In this TED talk he shares a powerful message about manhood and the role of men, as a group, in preventing domestic abuse. Telling meaningful stories from his own life, he highlights how the message “act like a man” is a mentality drummed into so many men and boys. Porter goes on to say that this message can be twisted and lead men to believe that to disrespect, mistreat and abuse women and each other is how to “act like a man”.
His solution?
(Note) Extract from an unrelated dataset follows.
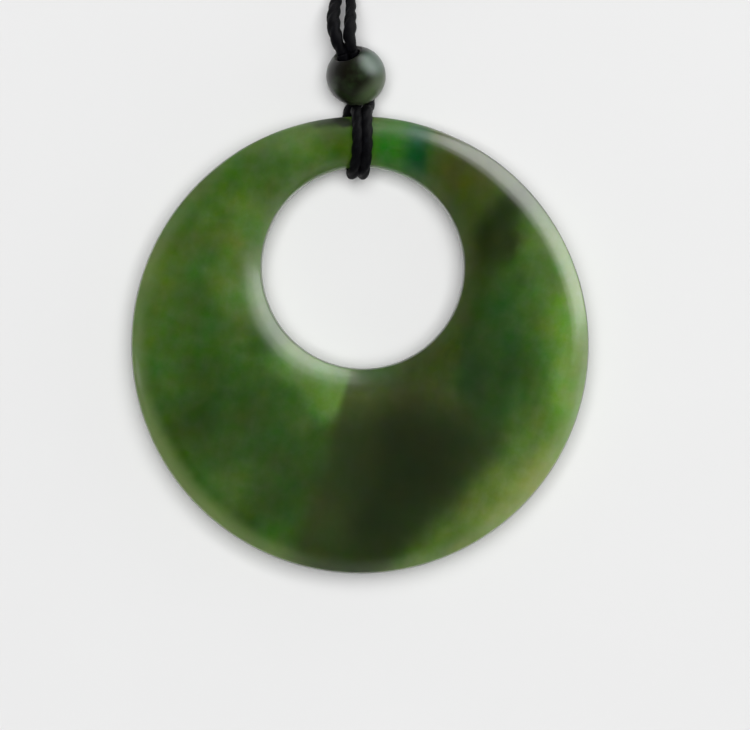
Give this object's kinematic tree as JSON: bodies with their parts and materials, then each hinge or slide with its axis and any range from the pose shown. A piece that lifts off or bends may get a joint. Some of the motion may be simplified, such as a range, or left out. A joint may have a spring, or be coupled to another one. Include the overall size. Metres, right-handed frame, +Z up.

Break free of the “man box” and “don’t act like a man”. Some of the "rules" Porter discusses as the foundations for the “Man Box”
are:
• Men are stronger than women.
• Men are tough and don’t experience pain.
• Men don’t cry.
• Men shouldn’t “act like girls.”
Porter challenges men to think more deeply about themselves and about their own anger, insecurity, jealousy, and vulnerability, which too often leads to a need to exert power and control over others (namely women and girls).
Porter hopes, as we do, that one day through education and awareness we will be able to shift these unhealthy social norms and promote a more healthy and respectful definition of manhood.
https://www.ted.com/talks/tony_porter_a_call_to_men
Day 7: Chimamanda Ngozi Adichie – We Should all be Feminists
Our final TED talk this week is an important one to us, it is about feminism and why we should all be feminists. Conversations about feminism and gender equality are not easy (believe us: we know this from experience!), but they are so important and we commit to keep having these conversations.
Chimamanda Ngozi Adichie shines a humorous, tongue in cheek lens on gender and feminism. She takes us on a journey, with anecdotes from her life, about the lessons and rules we are taught about gender, explores what it means to be a feminist and puts forward a powerful argument of why we should all be feminists.
This TED talk is abundant with powerful, quotable lines. We want to have these conversations, we want to shed light on feminism and gender as we, as Chimamanda puts it, “dream about and plan for a different world…a fairer world…a world of happier men and women who are truer to themselves…and this is how to start: we must raise our sons and daughters differently”.